Challenge: Set down word for word each line from the start of the listing through the line that contains "const TIP_FADE = 4.0;", both included.

═══ Given information ═══

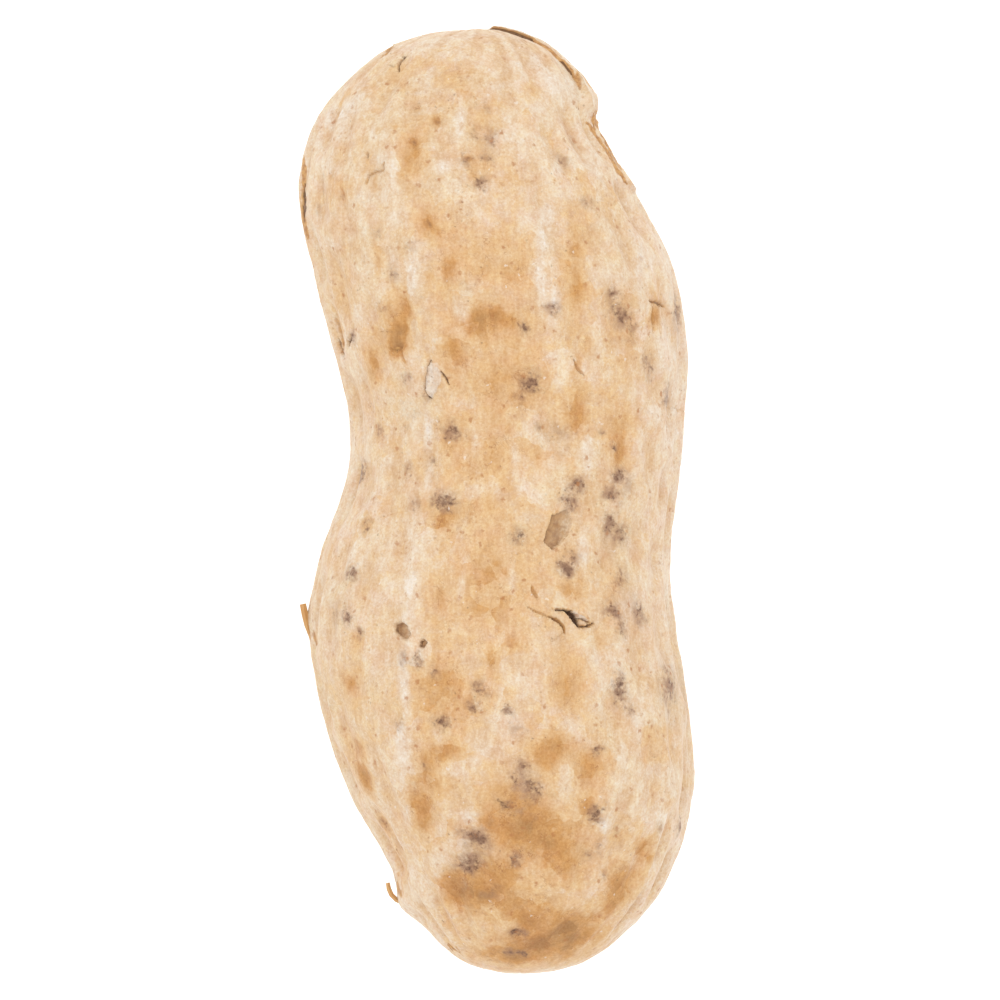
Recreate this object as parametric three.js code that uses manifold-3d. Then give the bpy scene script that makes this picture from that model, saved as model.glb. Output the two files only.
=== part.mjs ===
// A peanut in its shell: one closed, two-lobed pod lying on its side. Millimetres, +Z up.
// The pod runs along Y. Its seam lies in the level plane through its middle, on the +X and -X sides.
// The origin is on the surface that the pod lies on, under the middle of its box.

import * as THREE from 'three';
import { mergeVertices } from 'three/addons/utils/BufferGeometryUtils.js';
import Module from 'manifold-3d';

// The pod's stations from tip to tip: place along the pod, place of the centre line across it,
// half width, half depth, and height of the centre line. Both tips close on a point.
const STATIONS = [
	[ 20.27, - 0.82, 0.0, 0.0, 6.9 ],
	[ 19.82, - 1.07, 2.8, 2.6, 6.9 ],
	[ 18.3, - 1.38, 4.75, 4.4, 6.86 ],
	[ 15.9, - 1.71, 6.12, 5.8, 6.80 ],
	[ 13.0, - 1.22, 7.18, 6.6, 6.74 ],
	[ 9.8, - 0.15, 7.6, 6.95, 6.71 ],
	[ 6.5, 0.53, 7.44, 6.8, 6.74 ],
	[ 3.3, 0.88, 7.08, 6.35, 6.84 ],
	[ 0.6, 0.66, 7.1, 6.2, 6.92 ],
	[ - 2.6, - 0.04, 7.48, 6.6, 6.98 ],
	[ - 5.9, - 0.09, 7.75, 7.1, 7.04 ],
	[ - 9.2, 0.4, 7.72, 7.3, 7.10 ],
	[ - 12.4, 0.98, 7.3, 7.0, 7.08 ],
	[ - 15.2, 1.42, 6.27, 6.0, 7.05 ],
	[ - 17.7, 1.4, 5.05, 4.7, 7.05 ],
	[ - 19.9, 1.19, 2.7, 2.5, 7.10 ],
	[ - 20.5, 1.0, 0.0, 0.0, 7.15 ]
];

// Facets around the pod and along it
const AROUND = 112;
const ALONG = 48;

// The raised net: ribs that run the length of the pod, and cross ribs that close the furrows into pits
const RIBS = 24;
const FIRST_RIB = 13; // degrees round from +X
const CROSS_PITCH = 4.4; // along the pod
const PIT_DEPTH = 0.5; // from the crest of a rib to the floor of a pit
const LUMP_HEIGHT = 0.12; // broad swellings under the net
const TIP_FADE = 4.0; // the net dies out over this length at each tip

// The seam of the two halves, near 0 and 180 degrees round, which wanders a little up and down
const SEAM_WIDTH = 0.9;
const SEAM_HEIGHT = 0.16;
const SEAM_SWAY = 6; // degrees

// On +X, beside the upper tip, the halves have parted: place along the pod, degrees of the seam above level,
// how far the upper half's edge has drawn in, and how far the lower half stands out
const PARTED = [
	[ 20.25, 8, 0.02, 0.17 ],
	[ 20.0, 10, 0.16, 0.09 ],
	[ 19.7, 11, 0.13, 0.09 ],
	[ 19.3, 12, 0.12, 0.12 ],
	[ 18.9, 13, 0.11, 0.18 ],
	[ 18.5, 13, 0.1, 0.34 ],
	[ 18.1, 14, 0.08, 0.54 ],
	[ 17.7, 18, 0.03, 0.58 ],
	[ 17.2, 23, 0, 0.6 ],
	[ 16.9, 23, 0, 0.54 ],
	[ 16.7, 21, 0, 0.4 ],
	[ 16.4, 17, 0, 0.24 ],
	[ 15.6, 12, 0, 0 ],
	[ 15.0, 14, 0, 0.12 ],
	[ 14.2, 17, 0, 0.23 ],
	[ 13.7, 16, 0, 0.32 ],
	[ 13.4, 13, 0, 0.3 ],
	[ 13.2, 10, 0, 0.06 ],
	[ 12.6, 5.7, 0, 0 ]
];
const PARTED_FROM = 0.6; // the parting starts this far out from the middle of the tip
const EDGE_FALL = 1.4; // the upper half falls away to its edge over this length
const STEP_WIDTH = 0.45; // round the pod, from the upper half's edge down to the lower half's rim
const RIM_SHARE = 0.6; // how far the rim stands out, as a share of the bulge below it
const BULGE_BELOW = 12; // degrees round below the rim
const BULGE_END = 55; // degrees round below the rim, where it has fallen back to the pod

// The spine that the relief stands out from ends this far inside the tips
const SPINE_END = 14;

// Torn flakes of the outer skin: outline seen from above, underside and thickness
const FLAKES = [
	{
		outline: [ [ - 8.5, - 4.53 ], [ - 8.2, - 5.78 ], [ - 7.5, - 6.4 ], [ - 7.2, - 4.6 ] ],
		under: 6.8,
		thickness: 0.6
	},
	{
		outline: [ [ - 4.76, - 16.6 ], [ - 4.66, - 17.0 ], [ - 4.3, - 17.4 ], [ - 3.4, - 17.2 ], [ - 3.6, - 16.7 ] ],
		under: 6.8,
		thickness: 0.6
	}
];

// The height at which the two lobes are cut level, so that each rests on a small flat spot
const RESTING_CUT = 0.05;

const SHELL_COLOUR = 0xedd2aa;
const DEGREES = 180 / Math.PI;

// A curve through the stations at t, from 0 at the first to 1 at the last.
// Past a tip the curve carries on as its own mirror image, so that it rounds over there.
function stationAt( t ) {

	const last = STATIONS.length - 1;
	const along = Math.min( Math.max( t, 0 ), 1 ) * last;
	const from = Math.min( Math.floor( along ), last - 1 );
	const f = along - from;

	const pick = ( i ) => {

		if ( i >= 0 && i <= last ) return STATIONS[ i ];
		const [ y, x, halfWidth, halfDepth, z ] = STATIONS[ i < 0 ? - i : 2 * last - i ];
		return [ y, x, - halfWidth, - halfDepth, z ];

	};

	const [ a, b, c, d ] = [ from - 1, from, from + 1, from + 2 ].map( pick );
	return b.map( ( _, k ) => b[ k ] + 0.5 * f * ( c[ k ] - a[ k ]
		+ f * ( 2 * a[ k ] - 5 * b[ k ] + 4 * c[ k ] - d[ k ]
		+ f * ( 3 * ( b[ k ] - c[ k ] ) + d[ k ] - a[ k ] ) ) ) );

}

// A fixed number between 0 and 1 for each rib or furrow
function chance( n ) {

	const s = Math.sin( n * 12.9898 + 4.1414 ) * 43758.5453;
	return s - Math.floor( s );

}

function smoothstep( from, to, value ) {

	return THREE.MathUtils.smoothstep( value, from, to );

}

// How high the net stands at an angle round the pod and a place along it: 1 on a crest, 0 in a pit
function net( degrees, y ) {

	const sway = 2.6 * Math.sin( y / 5.2 + 0.8 ) + 1.8 * Math.sin( y / 2.3 + degrees / DEGREES );
	const q = ( degrees - FIRST_RIB + sway ) * RIBS / 360;
	const furrow = ( ( Math.floor( q ) % RIBS ) + RIBS ) % RIBS;
	const crest = ( ( Math.round( q ) % RIBS ) + RIBS ) % RIBS;
	const across = q - Math.floor( q );
	const onRib = Math.cos( Math.PI * across ) ** 2;

	const strength = 0.78 + 0.22 * Math.sin( y / ( 2.6 + 1.8 * chance( crest ) ) + 6.28 * chance( crest + 40 ) );
	const pitch = CROSS_PITCH * ( 0.8 + 0.4 * chance( furrow + 160 ) );
	const phase = y / pitch + chance( furrow + 80 ) + 0.2 * Math.sin( y / 2.9 + 6.28 * chance( furrow + 120 ) );
	const crossRib = ( 0.5 + 0.5 * Math.cos( 2 * Math.PI * phase ) ) ** 2;
	return onRib * strength + ( 1 - onRib ) * crossRib * 0.95;

}

// Broad swellings, the same at a point whichever way it is reached
function lumps( x, y, z ) {

	return ( Math.sin( x / 2.1 + y / 3.3 + 1.0 ) + Math.sin( y / 2.7 - z / 2.4 + 2.0 )
		+ Math.sin( z / 2.9 + x / 3.6 - y / 4.1 ) ) / 3;

}

// The parted seam's values at a place along the pod, on straight lines between the rows
function partedAt( y ) {

	const last = PARTED.length - 1;
	if ( y >= PARTED[ 0 ][ 0 ] ) return PARTED[ 0 ];
	if ( y <= PARTED[ last ][ 0 ] ) return PARTED[ last ];
	const next = PARTED.findIndex( ( row ) => row[ 0 ] <= y );
	const [ above, below ] = [ PARTED[ next - 1 ], PARTED[ next ] ];
	const share = ( above[ 0 ] - y ) / ( above[ 0 ] - below[ 0 ] );
	return above.map( ( value, k ) => value + share * ( below[ k ] - value ) );

}

// How many degrees a point is above the seam, on whichever side of the pod it is
function aboveSeam( degrees, y ) {

	const onRight = Math.abs( degrees ) < 90;
	const aboveLevel = onRight ? degrees : Math.sign( degrees ) * 180 - degrees;
	const isParted = onRight && y > PARTED[ PARTED.length - 1 ][ 0 ];
	return aboveLevel - ( isParted ? partedAt( y )[ 1 ] : SEAM_SWAY * Math.sin( y / 8 - 0.3 ) );

}

// The height that the parted halves add on +X: the upper one drawn in, the lower one bulging out below its rim
function parting( degrees, seam, halfWidth, y ) {

	if ( Math.abs( degrees ) >= 90 ) return 0;
	const [ , , drawnIn, standsOut ] = partedAt( y );
	const arc = seam / DEGREES * halfWidth;
	const upper = - drawnIn * ( 1 - smoothstep( 0, EDGE_FALL, arc ) );
	const bulge = RIM_SHARE + ( 1 - RIM_SHARE ) * smoothstep( 0, BULGE_BELOW, - seam );
	const lower = standsOut * bulge * ( 1 - smoothstep( BULGE_BELOW + 3, BULGE_END, - seam ) );
	const step = THREE.MathUtils.clamp( 0.5 - arc / STEP_WIDTH, 0, 1 );
	const fromTip = smoothstep( PARTED_FROM - 0.1, PARTED_FROM + 0.1, halfWidth );
	return fromTip * ( upper * ( 1 - step ) + lower * step );

}

// The point of the pod's surface at t along it and an angle round it
function podPoint( t, degrees ) {

	const [ y, centreX, halfWidth, halfDepth, centreZ ] = stationAt( t );
	const turn = degrees / DEGREES;
	const across = halfWidth * Math.cos( turn );
	const smooth = new THREE.Vector3( centreX + across, y, centreZ + halfDepth * Math.sin( turn ) );

	// Straight out from the spine
	const spine = new THREE.Vector3( centreX, Math.min( Math.max( y, - SPINE_END ), SPINE_END ), centreZ );
	const out = smooth.clone().sub( spine ).normalize();

	const nearTip = Math.min( STATIONS[ 0 ][ 0 ] - y, y - STATIONS[ STATIONS.length - 1 ][ 0 ] );
	const fade = smoothstep( 0.2, TIP_FADE, nearTip );
	const seam = aboveSeam( degrees, y );
	const onSeam = Math.exp( - ( ( seam / DEGREES * halfWidth / SEAM_WIDTH ) ** 2 ) );

	let height = - PIT_DEPTH * ( 1 - Math.max( net( degrees, y ), onSeam ) ) * fade;
	height += LUMP_HEIGHT * lumps( smooth.x, smooth.y, smooth.z ) * fade;
	height += SEAM_HEIGHT * onSeam * fade;
	height += parting( degrees, seam, halfWidth, y );

	return smooth.addScaledVector( out, height );

}

// The whole outer surface, from a sphere whose rows become the stations
function podGeometry() {

	const geometry = new THREE.SphereGeometry( 1, AROUND, ALONG );
	const position = geometry.getAttribute( 'position' );
	for ( let i = 0; i < position.count; i ++ ) {

		const t = Math.acos( THREE.MathUtils.clamp( position.getY( i ), - 1, 1 ) ) / Math.PI;
		const degrees = Math.atan2( position.getZ( i ), position.getX( i ) ) * DEGREES;
		const point = podPoint( t, degrees );
		position.setXYZ( i, point.x, point.y, point.z );

	}

	return geometry;

}

function flakeGeometry( { outline, under, thickness } ) {

	const shape = new THREE.Shape( outline.map( ( [ x, y ] ) => new THREE.Vector2( x, y ) ) );
	const geometry = new THREE.ExtrudeGeometry( shape, { depth: thickness, bevelEnabled: false } );
	geometry.translate( 0, 0, under );
	return geometry;

}

const wasm = await Module();
wasm.setup();

function toSolid( geometry ) {

	geometry.deleteAttribute( 'normal' );
	geometry.deleteAttribute( 'uv' );
	const merged = mergeVertices( geometry, 1e-4 );
	return new wasm.Manifold( new wasm.Mesh( {
		numProp: 3,
		vertProperties: new Float32Array( merged.getAttribute( 'position' ).array ),
		triVerts: new Uint32Array( merged.getIndex().array )
	} ) );

}

function toGeometry( solid ) {

	const mesh = solid.getMesh();
	const geometry = new THREE.BufferGeometry();
	geometry.setAttribute( 'position', new THREE.BufferAttribute( new Float32Array( mesh.vertProperties ), 3 ) );
	geometry.setIndex( new THREE.BufferAttribute( new Uint32Array( mesh.triVerts ), 1 ) );
	return geometry;

}

// The pod with its flakes, cut level where it rests
let solid = toSolid( podGeometry() );
for ( const flake of FLAKES ) solid = solid.add( toSolid( flakeGeometry( flake ) ) );

const below = new THREE.BoxGeometry( 60, 60, 20 );
below.translate( 0, 0, RESTING_CUT - 10 );
solid = solid.subtract( toSolid( below ) );

const geometry = toGeometry( solid );
geometry.computeBoundingBox();
const box = geometry.boundingBox;
geometry.translate( - ( box.min.x + box.max.x ) / 2, - ( box.min.y + box.max.y ) / 2, - box.min.z );

const shell = new THREE.MeshStandardMaterial( { color: SHELL_COLOUR, roughness: 0.8, metalness: 0 } );
const pod = new THREE.Mesh( geometry, shell );
pod.name = 'pod';

const peanut = new THREE.Group();
peanut.add( pod );

export default peanut;
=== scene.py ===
"""A peanut in its shell, lying on a pale floor in soft studio light, seen from straight above.

The pod's form is worked out in millimetres, in the frame that its stations are written in. The finished
mesh is then moved onto the CAD pod's box and written in metres.
"""

import math
import random

import bmesh
import bpy
import numpy as np
from mathutils import Matrix, Vector, noise


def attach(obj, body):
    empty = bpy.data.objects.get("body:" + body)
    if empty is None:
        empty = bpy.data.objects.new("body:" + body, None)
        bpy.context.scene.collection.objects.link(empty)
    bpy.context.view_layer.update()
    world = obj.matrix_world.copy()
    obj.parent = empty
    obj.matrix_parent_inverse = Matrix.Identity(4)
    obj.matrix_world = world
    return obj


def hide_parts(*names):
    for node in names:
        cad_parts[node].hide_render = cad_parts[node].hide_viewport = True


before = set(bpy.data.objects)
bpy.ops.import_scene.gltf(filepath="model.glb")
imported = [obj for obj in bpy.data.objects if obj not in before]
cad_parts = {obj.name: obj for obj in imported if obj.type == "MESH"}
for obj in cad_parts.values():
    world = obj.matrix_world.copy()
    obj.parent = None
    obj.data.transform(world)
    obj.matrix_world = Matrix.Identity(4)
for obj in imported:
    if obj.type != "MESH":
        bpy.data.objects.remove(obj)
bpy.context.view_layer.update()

MM = 0.001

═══

The answer:
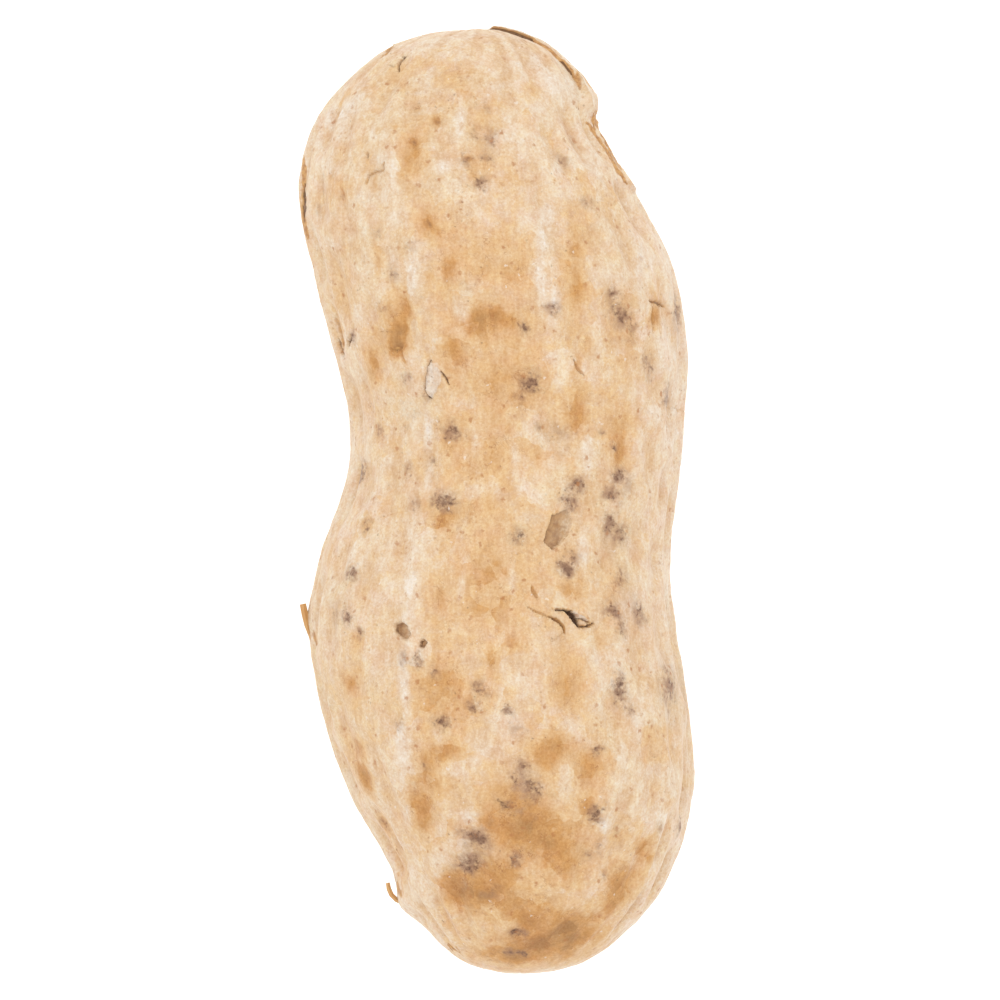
Recreate this object as parametric three.js code that uses manifold-3d. Then give the bpy scene script that makes this picture from that model, saved as model.glb. Output the two files only.
=== part.mjs ===
// A peanut in its shell: one closed, two-lobed pod lying on its side. Millimetres, +Z up.
// The pod runs along Y. Its seam lies in the level plane through its middle, on the +X and -X sides.
// The origin is on the surface that the pod lies on, under the middle of its box.

import * as THREE from 'three';
import { mergeVertices } from 'three/addons/utils/BufferGeometryUtils.js';
import Module from 'manifold-3d';

// The pod's stations from tip to tip: place along the pod, place of the centre line across it,
// half width, half depth, and height of the centre line. Both tips close on a point.
const STATIONS = [
	[ 20.27, - 0.82, 0.0, 0.0, 6.9 ],
	[ 19.82, - 1.07, 2.8, 2.6, 6.9 ],
	[ 18.3, - 1.38, 4.75, 4.4, 6.86 ],
	[ 15.9, - 1.71, 6.12, 5.8, 6.80 ],
	[ 13.0, - 1.22, 7.18, 6.6, 6.74 ],
	[ 9.8, - 0.15, 7.6, 6.95, 6.71 ],
	[ 6.5, 0.53, 7.44, 6.8, 6.74 ],
	[ 3.3, 0.88, 7.08, 6.35, 6.84 ],
	[ 0.6, 0.66, 7.1, 6.2, 6.92 ],
	[ - 2.6, - 0.04, 7.48, 6.6, 6.98 ],
	[ - 5.9, - 0.09, 7.75, 7.1, 7.04 ],
	[ - 9.2, 0.4, 7.72, 7.3, 7.10 ],
	[ - 12.4, 0.98, 7.3, 7.0, 7.08 ],
	[ - 15.2, 1.42, 6.27, 6.0, 7.05 ],
	[ - 17.7, 1.4, 5.05, 4.7, 7.05 ],
	[ - 19.9, 1.19, 2.7, 2.5, 7.10 ],
	[ - 20.5, 1.0, 0.0, 0.0, 7.15 ]
];

// Facets around the pod and along it
const AROUND = 112;
const ALONG = 48;

// The raised net: ribs that run the length of the pod, and cross ribs that close the furrows into pits
const RIBS = 24;
const FIRST_RIB = 13; // degrees round from +X
const CROSS_PITCH = 4.4; // along the pod
const PIT_DEPTH = 0.5; // from the crest of a rib to the floor of a pit
const LUMP_HEIGHT = 0.12; // broad swellings under the net
const TIP_FADE = 4.0; // the net dies out over this length at each tip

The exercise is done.